“The Sisterhood of the Traveling Pants.” Ladies, go see it. Leave the boys at home because they are not going to want to see you after two hours of nonstop sobbing and laughing. I’ve never had to actually come home after a movie to freshen up, but after this one, it was unavoidable. (Damn you, Delia Ephron! I should have known an Ephron sister was behind this screenplay!) Now, to go out and buy the soundtrack!

I have about a million things to say after the movie, but I don’t give spoilers. All I will say is that it’s about four friends who have something connecting them as they go off on their separate life adventures — the world’s best jeans, of course, but they’re a metaphor for the comfort, versatility, durability and dependability of the sisterly bonds among friends.

I started thinking about my group of friends from college — Janna, Becky and Jody. There was a time when we were an inseparable foursome, and I found myself missing them desperately. And aside from them, I was remembering both good and tumultuous times with other friends — all of us have scattered like tumbleweeds since we all first met in whatever the city. Shan sent me a birthday card that very definitely mentioned a time “when” we will be living in the same city again. And we’ve always believed it. We’re on our own adventures right now, but the roads will converge again. They have to. We will accept no less from Fate.

As far as the characters, I found myself immediately identifying with Tibby, the girl who chooses to be an iconoclast — who immerses herself in sarcasm and in observing life through movie-making than actually being the one who has or shares any feelings. Her evolution is most similar to mine. But then I saw myself in Carmen, with the father who found a better life without her and her mother. And then there’s Lena, the scared little girl inside who turns her back on opportunities for happiness at every turn.

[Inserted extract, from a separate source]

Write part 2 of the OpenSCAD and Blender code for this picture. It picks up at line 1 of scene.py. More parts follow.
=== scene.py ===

And, unexpectedly, I saw myself in Bridget, who doesn’t know what she’s looking for but she’s determined to find it in everything she encounters. And Bridget, after giving 100 percent of her passion to her athletics, is constantly chastised for being so good at what she does. I have always been told to take my passions down a notch or 20 so that others can keep up or, at least, not be made to look bad. But when your passion is really all that you have, how can you help but excel at it? And shouldn’t others, then, be trying to keep up with you instead of holding you back?

I guess what I miss most of all about my friends is their physical presence. I know we’re all here for each other in spirit and on the other end of the phone/IM. But some days, all you really want is someone who can look into your eyes and understand what you’re thinking without you saying a word. You want someone who will laugh with you and help you to dry your tears and to point you toward solutions that your brain is too addled with confusion to immediately comprehend. You don’t want to have to give the backstory and all of its gory drama when you need comforting right at that instant — you want someone who just knows … and who knows what to do in response.

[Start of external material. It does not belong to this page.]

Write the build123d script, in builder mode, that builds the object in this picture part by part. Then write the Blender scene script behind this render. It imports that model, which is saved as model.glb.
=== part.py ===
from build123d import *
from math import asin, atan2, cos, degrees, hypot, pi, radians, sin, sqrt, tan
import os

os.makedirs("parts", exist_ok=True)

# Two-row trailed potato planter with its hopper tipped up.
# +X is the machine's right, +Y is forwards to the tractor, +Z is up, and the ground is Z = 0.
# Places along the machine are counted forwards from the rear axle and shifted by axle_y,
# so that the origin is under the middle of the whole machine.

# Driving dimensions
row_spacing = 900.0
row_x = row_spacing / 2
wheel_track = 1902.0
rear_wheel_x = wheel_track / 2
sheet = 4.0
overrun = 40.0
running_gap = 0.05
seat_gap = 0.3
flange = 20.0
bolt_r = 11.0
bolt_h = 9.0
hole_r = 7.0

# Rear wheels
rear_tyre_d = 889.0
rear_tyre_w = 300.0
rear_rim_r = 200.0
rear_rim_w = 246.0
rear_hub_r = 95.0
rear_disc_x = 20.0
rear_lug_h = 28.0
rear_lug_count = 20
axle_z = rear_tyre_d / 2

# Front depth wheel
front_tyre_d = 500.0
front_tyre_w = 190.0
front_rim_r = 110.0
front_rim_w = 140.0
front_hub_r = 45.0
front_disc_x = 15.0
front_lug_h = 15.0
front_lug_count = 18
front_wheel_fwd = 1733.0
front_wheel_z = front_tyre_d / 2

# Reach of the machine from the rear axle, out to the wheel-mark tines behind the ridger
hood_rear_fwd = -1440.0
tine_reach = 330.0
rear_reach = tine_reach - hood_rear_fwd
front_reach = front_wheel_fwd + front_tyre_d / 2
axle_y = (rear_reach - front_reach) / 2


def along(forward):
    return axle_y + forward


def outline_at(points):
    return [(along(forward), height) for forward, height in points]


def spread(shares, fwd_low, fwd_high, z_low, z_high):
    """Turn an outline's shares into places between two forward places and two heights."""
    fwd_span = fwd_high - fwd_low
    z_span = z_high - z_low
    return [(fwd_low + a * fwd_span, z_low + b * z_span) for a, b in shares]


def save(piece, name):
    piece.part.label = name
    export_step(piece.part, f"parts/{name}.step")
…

And while I love men and for all of their boy abilities and parts and senses and the magic and wonder and butterflies (and even the heartbreak, oftentimes) that they bring, there’s something about friendships between women that defies the logic that men always seem to require. And while, sure, I took issue with some of the things that happened in the movie (like when the boy came back at the end to apologize — yeah, whatever, that was clearly fiction), I remembered the magic that is in each of us that we often forget and that it’s our girlfriends who hold up the mirror and remind us just how smart, strong and downright special we are. And, we don’t ever let each other forget it.

So, girls, here’s to us. And you WILL see me at this movie again and again. It might even encourage me to buy a DVD player when it’s released to the masses, and I know quite a few people who will be receiving copies of it as gifts from me. 🙂

On iTunes: Sister Hazel, “Champagne High”

2 Responses to Sisterhood

  1. groovebunny :

    I can’t wait to see this movie! I didn’t read the rest of your post (though I was really tempted to) just in case. But I’ll def come back to read what you wrote to see if I got the same thing out of it as you did.

  2. kukini :

    OK…now THIS was a fun book. Yet to see the film. Men CAN like things like this. Men who are not insecure in themselves.